Kopps (11-0 with 10 saves) is used to finishing games, but Van Horn felt on Friday he couldn’t wait to put him in.

“We needed to stop them then,” he said. “They didn’t need to score any more runs.”

Kopps — the Razorbacks’ fourth pitcher of the game after Bolden, Connor Noland and Ryan Costeiu — retired all seven batters he faced on 24 pitches.

Heston Tole then came in to pitch the seventh inning for Arkansas.

“We’re thinking we could finish this game with Kevin, and we’d all be happy,” Van Horn said. “But then we wouldn’t have Kevin for a while. So we had to roll the dice.”

The Highlanders scored five more runs off Tole, Caden Monke and Kole Ramage.

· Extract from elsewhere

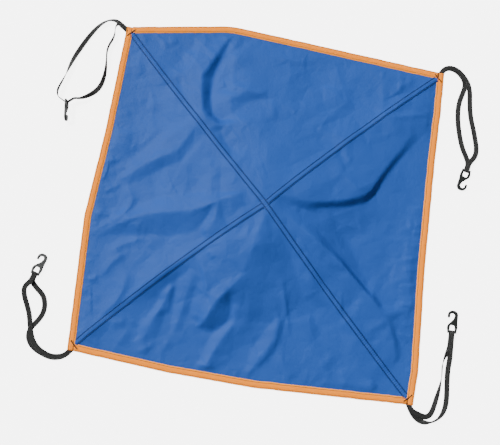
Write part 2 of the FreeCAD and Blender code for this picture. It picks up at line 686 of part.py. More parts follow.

“Hated to take [Kopps] out, but we’re trying to win the tournament,” Van Horn said. “We’re probably going to need him for the next game or two.

“Just kept going with guys, and it didn’t go good with a couple of them, obviously.”

Wallace said he wasn’t worried when Kopps had to come into the game in the fourth inning.

“I knew we had a good plan,” Wallace said. “We trusted Coach. It worked out pretty well.”

The Razorbacks won their ninth consecutive game and ended the Highlanders’ winning streak at nine games.

“It was a good win,” Van Horn said. “Bottom line, this time of year, find a way to win and hopefully we’ll do a little better [today].”

McClellan said he wasn’t surprised both teams put their closers into the game in the fourth inning.

“I think it’s just playoff baseball,” McClellan said. “You’re doing everything you can to win the game. Every game matters.

“I think it just goes to show how much each team believes in their guy, and they just got the better of us today with their guy.”